What amazes me is that tool manufacturers still provide slotted tips as the standard insert group when offering this type of tool. The most used tips in my tool box are #1 and #2 phillips and square drive bit inserts, followed by the many different sizes of torx and hex. The only slotted screws around my house in use these days seem to be the switch and plug covers on the wall ( and I can,t wait for that standard to go the way of the dinosaur).
JMG–I think you’re correct in your perception of what types of screws are being used most frequently these days. That applies particularly in terms of electronics. However, there are still a lot of slotted (or “flat blade”) screws in use out there, so they’ll continue to be made available as part of a set of tips. There are even “combo” screws that allow one to use either a slotted or Phillips screwdriver to remove/install them. This is a matter of convenience for the user, who may not have a Phillips screwdriver at the moment, but usually has a slotted screwdriver.
It’s easy to have a “tear-out” with a slotted head, where the blade slips and messes up the slotted portion. My experience is that the slot is almost never deep enough to get a good grip on the screw, unlike Phillips or Torx configurations. It’s also a matter of not having enough points of contact to engage. And how often have you tried to turn a slotted screw with a screwdriver that wasn’t wide enough (or long enough) for the job at hand? Or conversely, was too large for the screw you’re trying to turn? Slotted screws may never entirely disappear, but they are rapidly being replaced by more efficient designs.

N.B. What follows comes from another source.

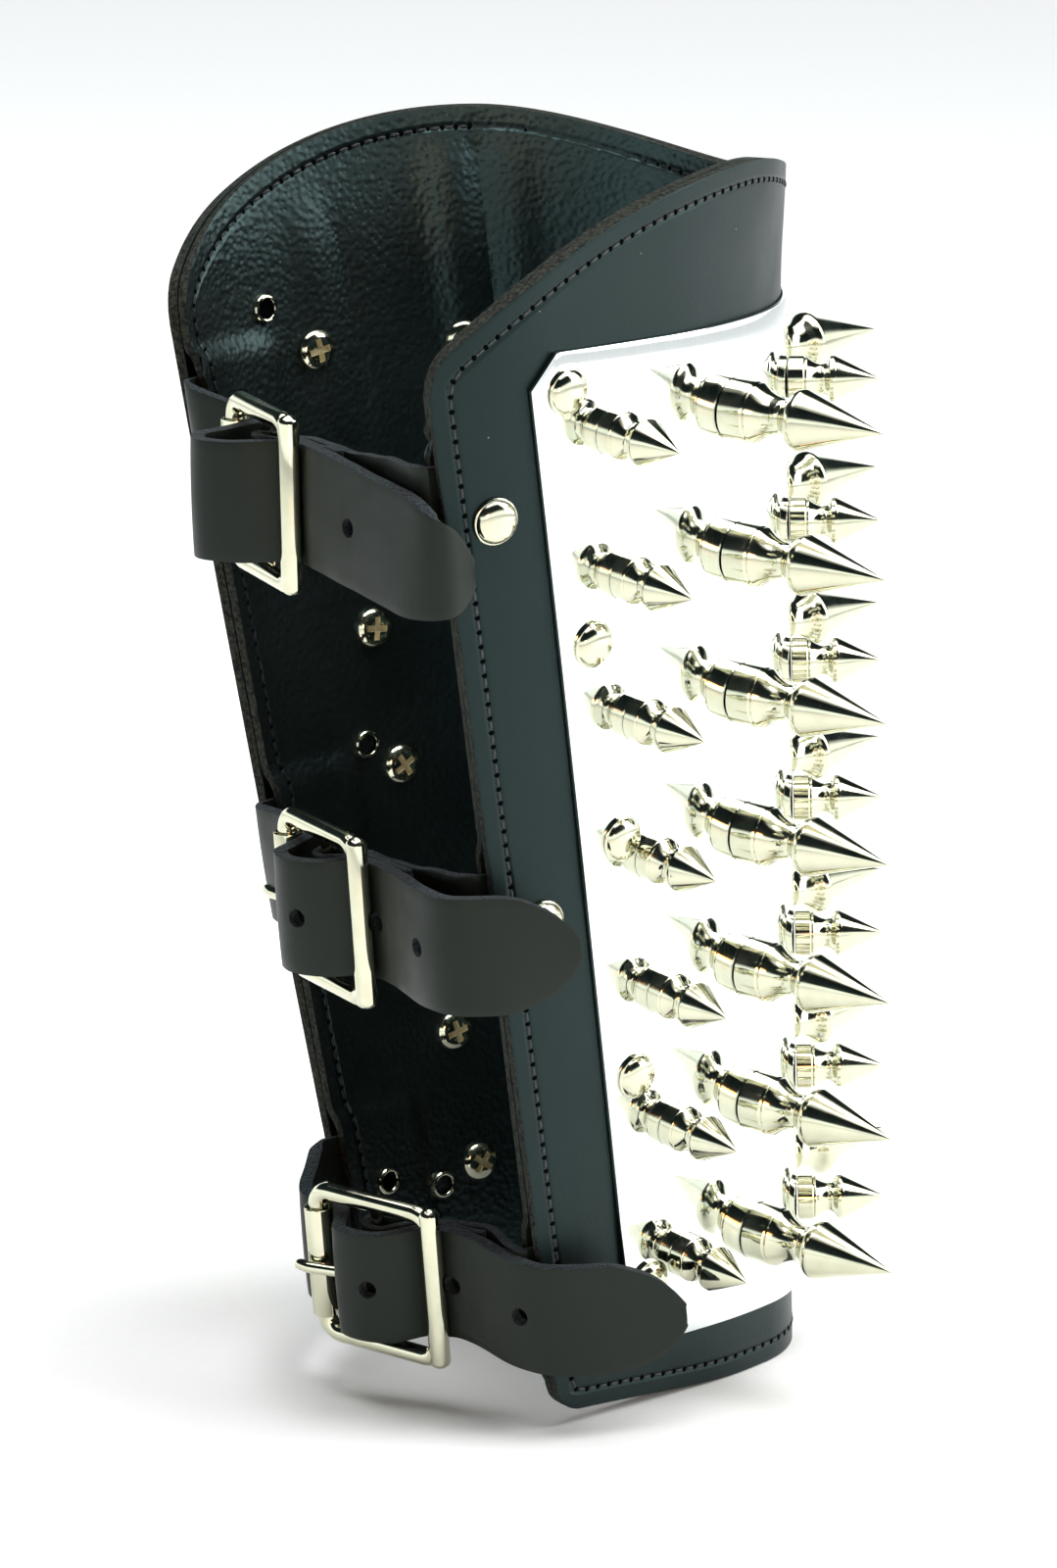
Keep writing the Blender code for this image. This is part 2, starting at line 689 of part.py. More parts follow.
def billet_knots(strap):
    """The billet's centre line, from the left flap round the centre bar and back."""
    place = buckle_place(strap)
    half = BILLET_THICK / 2
    wrap = CENTRE_BAR / 2 + CLEAR + half
    upper = -(BUCKLE_WIRE / 2 + 2 * CLEAR + STRAP_THICK + half)
    lower = upper - BILLET_THICK - CLEAR
    knots = anchored_knots(LEFT, strap.left * HEIGHT, 2.5 * MM)
    knots.append(turning_knot(knots[-1], place @ Vector((-END_BAR - 9 * MM, lower, 0.0)), 0.3 * MM))
    for x, y in (
        (-END_BAR - 8 * MM, lower - 1.4 * MM),
        (-END_BAR, lower),
        (-0.45 * END_BAR, lower + 1.6 * MM),
        (-0.16 * END_BAR, -CENTRE_BAR_SET_BACK - wrap - 0.6 * MM),
    ):
        knots.append(place @ Vector((x, y, 0.0)))
    for angle in (-90, -45, 0, 45, 90):
        turn = math.radians(angle)
        knots.append(place @ Vector((wrap * math.cos(turn),
                                     wrap * math.sin(turn) - CENTRE_BAR_SET_BACK, 0.0)))
    for x, y in (
        (-0.22 * END_BAR, wrap - CENTRE_BAR_SET_BACK - 0.9 * MM),
        (-0.55 * END_BAR, upper + 1.6 * MM),
        (-END_BAR, upper),
        (-BILLET_RETURN, upper - 0.9 * MM),
    ):
        knots.append(place @ Vector((x, y, 0.0)))
    return knots


def hole_cutters(strap, route, step):
    """Round holes back from the tip."""
    cutters = []
    drill = turned_mesh("hole", ((0.0, 1.0), (1.0, 1.0)), 4 * STRAP_THICK, HOLE_DIAMETER / 2, 8)
    up = buckle_up(strap)
    for number in range(strap.holes):
        index = len(route) - 1 - round((TIP_TO_HOLE + number * HOLE_PITCH) / step)
        along = (route[index + 1] - route[index - 1]).normalized()
        out = along.cross(up).normalized()
        turn = Matrix((along, out.cross(along), out)).transposed().to_4x4()
        middle = route[index] - out * (2 * STRAP_THICK)
        cutters.append((drill, Matrix.Translation(middle) @ turn))
    return joined_mesh("holes", cutters)


def add_tail_strap(strap, body):
    route, step = smooth_route(tail_knots(strap), STRAP_STEP)
    length = step * (len(route) - 1)
    hidden = ANCHOR_DEPTH
    first, middle = flap_up(RIGHT, strap.right * HEIGHT), buckle_up(strap)
    last = flap_up(LEFT, strap.tip * HEIGHT)

    def up_at(gone):
        if gone < length / 2:
            return first.lerp(middle, smooth((gone - hidden) / TWIST_RUN)).normalized()
        return last.lerp(middle, smooth((length - gone) / TWIST_RUN)).normalized()

    def half_width(gone):
        from_tip = max(length - gone, 0.0)
        share = min(from_tip / POINT_LENGTH, 1.0)
        return STRAP_WIDTH / 2 * max(math.sqrt(1 - (1 - share) ** 2), 0.12)

    def half_thick(gone):
        return blend(SKIVED_THICK, STRAP_THICK, smooth((gone - hidden - STRAP_STEP) / SKIVE_RUN)) / 2

    name = f"tail_strap_{strap.name}"
    made = ribbon_mesh(name, route, up_at, half_width, half_thick)
    piece = add_object(name, made, strap_leather(), body)
    combine(piece, "DIFFERENCE", hole_cutters(strap, route, step), strap_leather())
    prong = tube_mesh("prong", prong_route(), PRONG_WIRE / 2 + 1.6 * CLEAR, 8)
    room = joined_mesh("prong_room", [(prong, buckle_place(strap))])
    combine(piece, "DIFFERENCE", room, strap_leather())


def add_billet_strap(strap, body):
    route, step = smooth_route(billet_knots(strap), BILLET_STEP)
    hidden = ANCHOR_DEPTH
    first, last = flap_up(LEFT, strap.left * HEIGHT), buckle_up(strap)

    def up_at(gone):
        return first.lerp(last, smooth((gone - hidden) / TWIST_RUN)).normalized()

    def half_width(gone):
        return BILLET_WIDTH / 2

    def half_thick(gone):
        return blend(SKIVED_THICK, BILLET_THICK, smooth((gone - hidden) / SKIVE_RUN)) / 2

    name = f"billet_strap_{strap.name}"
    made = ribbon_mesh(name, route, up_at, half_width, half_thick)
    piece = add_object(name, made, strap_leather(), body)
    reach = PRONG_WRAP + PRONG_WIRE / 2 + CLEAR
    slot = bmesh.new()
    bmesh.ops.create_cube(slot, size=1.0)
    tall = PRONG_SLOT_WIDE
    middle = Vector((0.5 * reach, 0.0, 0.0))
    bmesh.ops.scale(slot, vec=(3.2 * reach, 3 * reach, tall), verts=slot.verts)
    bmesh.ops.translate(slot, vec=middle, verts=slot.verts)
    bmesh.ops.transform(slot, matrix=buckle_place(strap), verts=slot.verts)
    tool = bpy.data.meshes.new("prong_slot")
    slot.to_mesh(tool)
    slot.free()
    combine(piece, "DIFFERENCE", tool, strap_leather())


def stand_on_origin(body):
    """Puts the origin on the floor, at the middle of the whole piece's box."""
    bpy.context.view_layer.update()
    graph = bpy.context.evaluated_depsgraph_get()
    corners = []
    for piece in body.children:
        if piece.hide_render:
            continue
        shown = piece.evaluated_get(graph)
        world = np.array(piece.matrix_world)
        points = np.array([vertex.co for vertex in shown.data.vertices])
        corners.append(points @ world[:3, :3].T + world[:3, 3])
    points = np.concatenate(corners)
    low, high = points.min(axis=0), points.max(axis=0)
    body.location = (-(low[0] + high[0]) / 2, -(low[1] + high[1]) / 2, -low[2])


def main():
    for old in list(bpy.data.objects):
        bpy.data.objects.remove(old, do_unlink=True)
    body = bpy.data.objects.new("bracer", None)
    bpy.context.scene.collection.objects.link(body)
    add_shell(body)
    add_plate(body)
    add_long_spikes(body)
    add_rivets(body)
    for strap in STRAPS:
        add_buckle(strap, body)
        add_tail_strap(strap, body)
        add_billet_strap(strap, body)
    stand_on_origin(body)


main()
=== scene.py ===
"""Looks of the spiked leather forearm bracer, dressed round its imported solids.

Metres, +Z up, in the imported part's own frame: the spiked plate faces -Y and the buckled opening
at the inner arm faces +Y. The bracer stands on its wrist end.
"""
import math
from collections import namedtuple

import bpy
import numpy as np
from mathutils import Matrix, Vector


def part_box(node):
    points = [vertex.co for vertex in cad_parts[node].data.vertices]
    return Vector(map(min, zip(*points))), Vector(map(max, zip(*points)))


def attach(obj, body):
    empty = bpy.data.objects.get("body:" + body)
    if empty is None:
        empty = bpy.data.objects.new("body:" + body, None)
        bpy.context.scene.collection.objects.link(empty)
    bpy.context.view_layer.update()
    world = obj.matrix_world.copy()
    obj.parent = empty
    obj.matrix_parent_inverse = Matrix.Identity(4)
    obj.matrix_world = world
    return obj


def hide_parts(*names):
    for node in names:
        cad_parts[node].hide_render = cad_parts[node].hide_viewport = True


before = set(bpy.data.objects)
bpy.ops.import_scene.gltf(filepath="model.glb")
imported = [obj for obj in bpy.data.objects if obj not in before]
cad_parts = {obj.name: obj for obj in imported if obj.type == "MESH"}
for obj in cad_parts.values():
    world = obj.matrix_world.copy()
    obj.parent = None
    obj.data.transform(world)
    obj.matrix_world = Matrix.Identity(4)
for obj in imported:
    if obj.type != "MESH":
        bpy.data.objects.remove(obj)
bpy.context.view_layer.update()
MM = 0.001
CLEAR = 0.3 * MM

# Leather shell
HEIGHT = 274 * MM
GIRTH_WRIST = 211.6 * MM
GIRTH_ELBOW = 316 * MM
FRONT_LEAN = 14.3 * MM
OUTER_PLY = 2.2 * MM
LINING_PLY = 1.8 * MM
FLAP_DROP = 35.5 * MM
FRONT_DIP = 9.5 * MM
FLAP_RISE = 3 * MM
CORNER_RADIUS = 6 * MM
ELBOW_FLARE = 1.5 * MM
FLAP_FALL_FROM = 0.4

# Metal plate on the outside
PLATE_THICK = 1.0 * MM
PLATE_FROM_WRIST = 14.5 * MM
PLATE_FROM_ELBOW = 33 * MM
PLATE_CHAMFER = 7.5 * MM
PLATE_SHARE_WRIST = 0.802
PLATE_SHARE_ELBOW = 0.861

# Spikes, rivets and screws
SPIKE_ROWS = 7
LOWEST_ROW_UP = 19 * MM
HIGHEST_ROW_DOWN = 18.5 * MM
SHORT_SPIKE_LENGTH = 19.5 * MM
SHORT_SPIKE_DIAMETER = 10 * MM
LONG_SPIKE_LENGTH = 36.5 * MM
LONG_SPIKE_DIAMETER = 13 * MM
SPIKE_SIDES = 40
RIVET_DIAMETER = 10 * MM
RIVET_HIGH = 2.6 * MM
RIVET_END_DIAMETER = 6.3 * MM
RIVET_END_HIGH = 1.1 * MM
RIVET_END_BORE = 0.64
SEAT = 0.1 * MM
STRAP_RIVET_INSET = 11 * MM
SCREW_DIAMETER = 8.7 * MM
SCREW_HIGH = 1.9 * MM
RECESS_LONG = 0.60
RECESS_WIDE = 0.16
ROUND_SIDES = 36
SMALL_SIDES = 28

# Stitching
STITCH_INSET = 4.4 * MM
STITCH_PITCH = 3.2 * MM
THREAD = 0.7 * MM
GROOVE_HALF_WIDE = 1.2 * MM

# Straps
STRAP_WIDTH = 25.4 * MM
STRAP_THICK = 3.0 * MM
SKIVED_THICK = 1.2 * MM
ANCHOR_DEPTH = 18 * MM
SKIVE_RUN = 5 * MM
TWIST_RUN = 20 * MM
BILLET_WIDTH = 24.6 * MM
BILLET_THICK = 2.0 * MM
BILLET_RETURN = 24 * MM
HOLE_DIAMETER = 4.2 * MM
HOLE_PITCH = 20 * MM
TIP_TO_HOLE = 37 * MM
POINT_LENGTH = 20 * MM
TIP_BLUNT = 0.17
PRONG_SLOT_WIDE = 6.5 * MM
ROUTE_STEP = 0.6 * MM

# Roller buckles
BUCKLE_LENGTH = 35 * MM
BUCKLE_TALL = 38.5 * MM
BUCKLE_WIRE = 4.2 * MM
BUCKLE_CORNER = 4.0 * MM
CENTRE_BAR = 3.2 * MM
CENTRE_BAR_SET_BACK = 1.5 * MM
ROLLER_WALL = 0.7 * MM
ROLLER_SIDES = 60
ROLLER_SEAM = math.radians(63)
PRONG_WIRE = 2.6 * MM
PRONG_OVERHANG = 3.8 * MM
PRONG_DROP = 0.5 * MM
KEEPER_WIRE = 1.12 * BUCKLE_WIRE
KEEPER_OVERHANG = 1.9 * MM

# Widths of a wire's last points, as shares of its radius, where its end is rounded
PRONG_END = (0.98, 0.9, 0.7, 0.3)
KEEPER_END = (0.99, 0.87, 0.55, 0.20)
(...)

The manufacturer is focused on gunsmithing, which is why the slotted screwdriver bits are included.
Then why not include the flat bits that would actually be useful for that purpose? Gunsmithing bits are something of a specialty item, narrower and wider than most without the taper of a normal slotted driver. These are not suitable for anything you would come across on firearms.
Kudos for Made in USA.
Agreed. Never can have enough USA manufacturing these days.
I wonder what it would take to put a couple of flats on it to put a wrench on.
The reason that I don’t go for these types of precision screwdrivers in general is because they don’t work with stab type connections that a lot of PLC I/O modules and terminal blocks use. I don’t need a nice screwdriver that I can only use half the time.
It’s an interesting idea and made for those that want something pretty in their toolbox.
I wished it either smooth ratcheted or something, but glad it’s made in america. assuming it’s 100% made in america. I hope they make a few more things
My favorite precision screwdriver to date is the Stanley 4-1 Pocket Screwdriver. I enjoy this screwdriver so much that I have a few on hand. It may not get at the smallest of the small screws but for me, it does a fantastic job at getting at 90% of the screws I deal with from small to tiny. Great grip, cheap in price and haven’t found a better one.
An interesting tool for tool aficionados, but if it is a gunsmithing tool it really needs a set screw to hold the bit in place.
nice tool. but considering the trouble they went through they then get
cheap on the cap. I hate plastic caps. I seem to break them off regularly.